Fine-grained control, being difficult to use correctly by endpoints, seems to boil down to in-network traffic classification.

IMO, a simpler model, with the right incentives for endpoint adaptability, is more likely to see successful deployment.

Regarding the trust discussion, I'd first like to see a list of necessary functions that need to be trusted.
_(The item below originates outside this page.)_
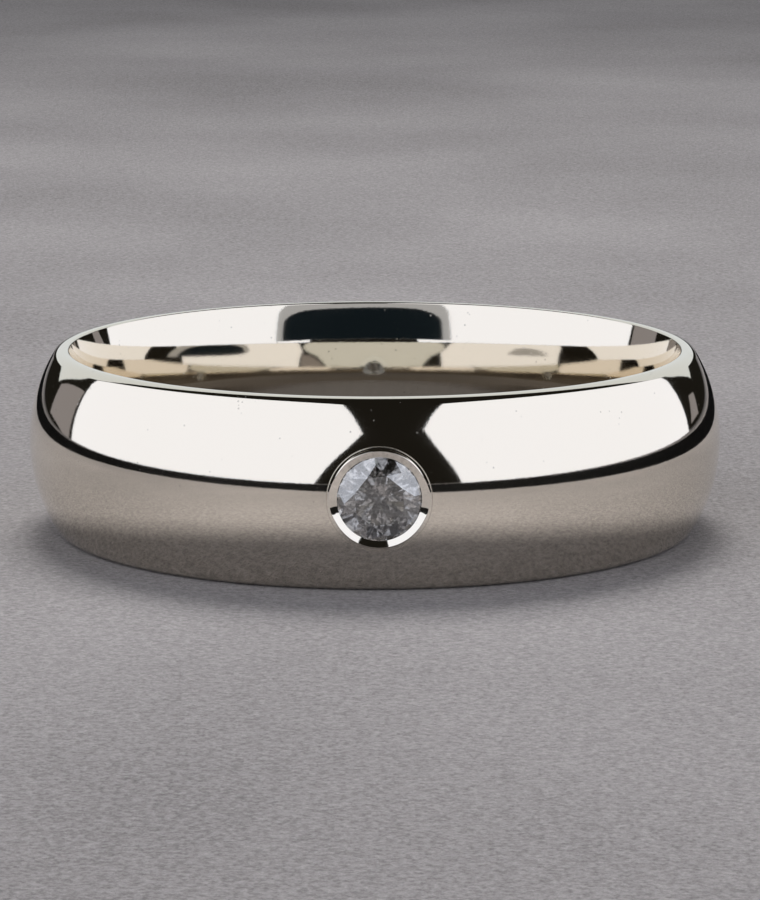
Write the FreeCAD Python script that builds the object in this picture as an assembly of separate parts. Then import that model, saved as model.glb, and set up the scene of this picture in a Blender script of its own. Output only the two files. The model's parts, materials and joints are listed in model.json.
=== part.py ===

If it's just coarse-grained traffic management and perhaps caching, there is not that much explicit consent and trust needed.

Best regards,
DIrk


-----Original Message-----
From: Marnew [mailto:marnew-bounces@iab.org] On Behalf Of Jari Arkko
Sent: Donnerstag, 24. September 2015 06:58
To: Aaron Falk
Cc: marnew@iab.org
Subject: Re: [Marnew] endpoint consent

One challenge is of course that it is already difficult for the users (or even us experts) to understand all the exact things that are going on, so providing a useful control for the users even on bandwidth may not be easy.
Let alone more complex settings.

The other issue is that we should be careful about setting the ambition level.
Fine-grained quality of service treatment has not been successful in the Internet. What's the right ambition level, being able to specify detailed bandwidth consumption rules? Or the ability to differentiate interactive from the non-interactive within one user? The more coarse grained you make this, the more likely it is that it can be used by applications and understood by users.